Certes, l'opération sera douloureuse pour un pays qui a déjà perdu 35 % du PIB. Mais elle a sa contrepartie : les coûts de production grecs, à commencer par ceux des hôtels de tourisme, seront diminués de 50 %. Le temps pour que les agents encore en mesure de produire tirent pleinement parti de cet avantage comparatif considérable, estime-t-on au vu des nombreuses expériences analogues qui se sont produites au cours du XXe siècle, est de six mois. Et alors les choses repartent très vite, généralement au-delà des espérances.
Retour de l'espoir
On dira que tant qu'à accepter des sacrifices, la Grèce pourrait accepter aussi bien ceux que lui impose la troïka et qui reviennent au même, et ainsi rester dans l'euro. Ce disant, on prône la dévaluation intérieure, ou déflation par baisse des prix domestiques, ce que l'Europe essaye d'imposer à la Grèce depuis plusieurs années.

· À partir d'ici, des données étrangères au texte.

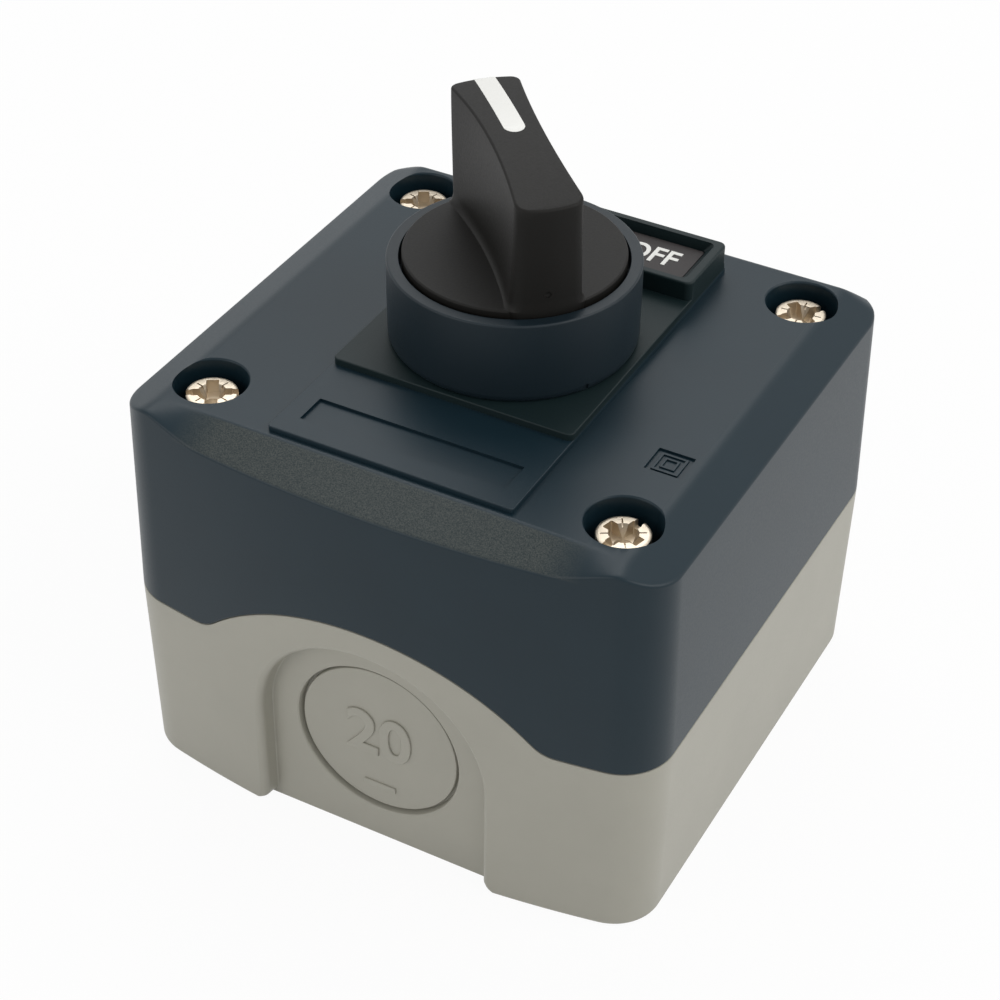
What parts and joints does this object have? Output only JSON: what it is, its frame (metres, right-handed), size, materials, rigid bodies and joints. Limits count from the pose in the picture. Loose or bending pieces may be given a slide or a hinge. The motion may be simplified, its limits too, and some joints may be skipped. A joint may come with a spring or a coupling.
{
  "type": "selector switch station",
  "caption": "Surface-mounted enclosure with a two-position selector knob, legend holder, cable knockouts and contact blocks inside.",
  "frame": {"origin": "centre of the enclosure's back face, which lies on z = 0", "axes": "+Z out of the wall along the knob's axis; +Y towards the end with the legend; +X to the right when the legend is read upright"},
  "size_m": [0.068, 0.069, 0.0782],
  "materials": {
    "grey_plastic": "fine satin moulding",
    "slate_plastic": "fine satin moulding",
    "bezel_plastic": "satin moulding",
    "legend_plastic": "satin moulding",
    "legend_card": "smooth printed strip",
    "knob_plastic": "fine matte moulding",
    "pointer_plastic": "smooth white moulding",
    "screw_steel": "bright plated",
    "zinc_steel": "zinc plated",
    "insert_brass": "turned",
    "contact_brass": "stamped",
    "sealing_rubber": "soft matte",
    "inner_plastic": "glass-filled moulding",
    "block_plastic": "plain moulding",
    "green_plastic": "plain moulding",
    "red_plastic": "plain moulding"
  },
  "bodies": {
    "enclosure_body": {"enclosure_base": "grey_plastic", "enclosure_lid": "slate_plastic", "lid_gasket": "sealing_rubber", "threaded_inserts": "insert_brass", "lid_screws": "screw_steel", "screw_seals": "sealing_rubber", "legend_holder": "legend_plastic", "legend_insert": "legend_card", "head_bezel": "bezel_plastic", "head_gasket": "sealing_rubber", "lock_washer": "zinc_steel", "fixing_nut": "inner_plastic", "contact_carrier": "inner_plastic", "carrier_screw": "zinc_steel", "no_housing": "block_plastic", "no_cover": "green_plastic", "no_return_spring": "zinc_steel", "no_fixed_contacts": "contact_brass", "no_wire_clamps": "zinc_steel", "no_terminal_screws": "zinc_steel", "nc_housing": "block_plastic", "nc_cover": "red_plastic", "nc_return_spring": "zinc_steel", "nc_fixed_contacts": "contact_brass", "nc_wire_clamps": "zinc_steel", "nc_terminal_screws": "zinc_steel"},
    "knob_body": {"knob": "knob_plastic", "pointer_inlay": "pointer_plastic", "rotor": "inner_plastic", "knob_screw": "zinc_steel", "knob_seal": "sealing_rubber", "detent_ball": "zinc_steel", "detent_spring": "zinc_steel"},
    "no_pusher_body": {"no_pusher": "green_plastic"},
    "nc_pusher_body": {"nc_pusher": "red_plastic"},
    "no_plunger_body": {"no_plunger": "green_plastic", "no_bridge": "contact_brass"},
    "nc_plunger_body": {"nc_plunger": "red_plastic", "nc_bridge": "contact_brass"}
  },
  "joints": [
    {"name": "knob_turn", "type": "hinge", "parent": "enclosure_body", "child": "knob_body", "pos_m": [0, 0, 0.06], "axis": [0, 0, 1], "range_deg": [-90, 0]},
    {"name": "no_pusher_slide", "type": "slide", "parent": "enclosure_body", "child": "no_pusher_body", "axis": [0, 0, 1], "range_m": [0, 0.0026]},
    {"name": "no_plunger_slide", "type": "slide", "parent": "enclosure_body", "child": "no_plunger_body", "axis": [0, 0, 1], "range_m": [0, 0.0026], "deforming": ["no_return_spring"]},
    {"name": "nc_pusher_slide", "type": "slide", "parent": "enclosure_body", "child": "nc_pusher_body", "axis": [0, 0, 1], "range_m": [0, 0.0026]},
    {"name": "nc_plunger_slide", "type": "slide", "parent": "enclosure_body", "child": "nc_plunger_body", "axis": [0, 0, 1], "range_m": [0, 0.0026], "deforming": ["nc_return_spring"]}
  ],
  "couplings": [
    {"joint": "no_pusher_slide", "follows": "knob_turn", "m_per_rad": -0.0016552},
    {"joint": "no_plunger_slide", "follows": "knob_turn", "m_per_rad": -0.0016552},
    {"joint": "nc_pusher_slide", "follows": "knob_turn", "m_per_rad": -0.0016552},
    {"joint": "nc_plunger_slide", "follows": "knob_turn", "m_per_rad": -0.0016552}
  ]
}
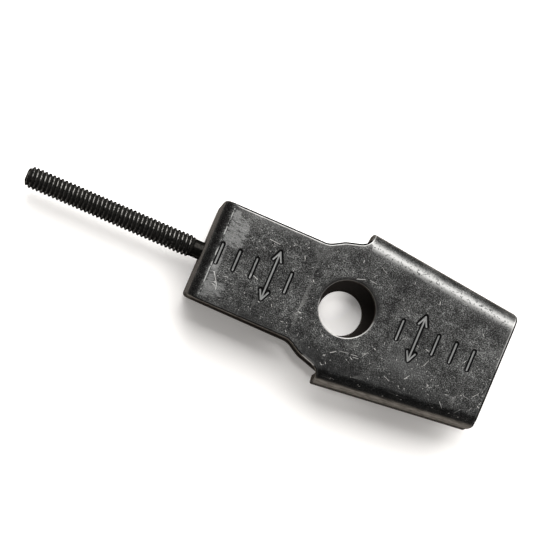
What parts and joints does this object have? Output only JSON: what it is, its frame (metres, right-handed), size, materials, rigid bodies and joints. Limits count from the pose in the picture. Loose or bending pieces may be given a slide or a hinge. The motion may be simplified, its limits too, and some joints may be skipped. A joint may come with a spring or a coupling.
{
  "type": "motorcycle chain adjuster",
  "caption": "Folded steel chain adjuster for a motorcycle rear axle, with stamped index marks, an axle hole and a long threaded bolt.",
  "frame": {"origin": "on the axle's axis, at the back face of the rear plate", "axes": "+Z out of the marked front plate, +X from the axle towards the open mouth, so the bolt points along -X"},
  "size_m": [0.1359, 0.0434, 0.018],
  "materials": {
    "body": "satin",
    "bolt": "gloss"
  },
  "bodies": {
    "root": {"adjuster_body": "body", "adjuster_bolt": "bolt"}
  },
  "joints": []
}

Or la différence est double. D'abord parce que la déflation, partout où elle a été expérimentée, tue la croissance et même provoque la récession, ce qui n'est pas le cas de la dévaluation. Ensuite parce qu'une dévaluation interne représente des sacrifices sans espoir, alors que la dévaluation externe, même si les sacrifices sont au départ plus grands, s'accompagne de l'espoir, parfaitement fondé, que les choses aillent mieux très vite.
Face à ce schéma qui s'apprend en première année de sciences éco (mais apparemment beaucoup de nos décideurs ne sont pas allés si loin), il se trouve toujours des sceptiques pour dire : oui, mais ça c'est la théorie, dans le cas de la Grèce, ce schéma ne marchera pas, pour telle ou telle raison ; les Grecs sont trop paresseux, leur appareil productif est trop dégradé et ne repartira pas, les déséquilibres intérieurs resteront.
Dévaluation compétitive
Et bien non : sauf en cas d'inflation galopante de type latino-américain où la hausse des prix annule en quelques heures l'avantage comparatif retrouvé — mais nous ne sommes pas dans ce cas — les dévaluations sont toujours efficaces pour rétablir la compétitivité et donc la balance du commerce et la croissance. Même si l'appareil productif est très dégradé, il révélera quelque niches que l'on ne soupçonne pas, soit pour l'exportation, soit pour la substitution d'importation et, la pompe réamorcée, le reste suivra.
Il est des lois économiques dont à juste titre il faut se méfier car leur application est tributaire des circonstances. Mais ce n'est pas le cas de celle-là : la sensibilisé de la balance du commerce et donc de l'activité au taux de change est toujours effective, sans exception. Et comme les investisseurs qui ne s'embarrassent pas de théories brumeuses, eux, le savent, ils reviendront très vite.
Il vaut mieux que l'opération soit accompagnée de politiques structurelles, mais même si ce n'est pas le cas, la loi économique s'appliquerait. Peut-être plus vite encore en Grèce car les agences de tourisme, partenaires essentiels de l'économie grecque, savent déjà qu'elles feront beaucoup plus de bénéfices avec un retour à la drachme.
Une inconnue… peu probable
Le débat n'est pas nouveau : on a annoncé des catastrophes avant presque toutes les dévaluations : en France (1958, 1969), en Grande-Bretagne (1967, 2008), en Afrique avec celle du Franc CFA (1994) ou ailleurs. Non seulement elles n'ont jamais eu lieu, mais les bienfaits se sont fait ressentir très vite après.
Il y a évidemment une inconnue : la communauté occidentale pourrait, d'une manière ou d'une autre, boycotter la Grèce et freiner son relèvement. Mais c'est peu probable. D'autant que les contacts pris par Tsipras avec la Russie lui donnent une solution alternative, sinon pour une aide financière, du moins pour l'achat de produits de première nécessité.
Quant à la dette, elle reste due même en cas de sortie de l'euro. Mais comme Athènes ne la réglait déjà pas, la nouvelle situation ne changera rien.
Si la cohésion de la zone euro ne devrait pas être affectée immédiatement, elle pourrait l'être au bout de quelque mois quand les autres pays en difficulté verront que la Grèce redémarre.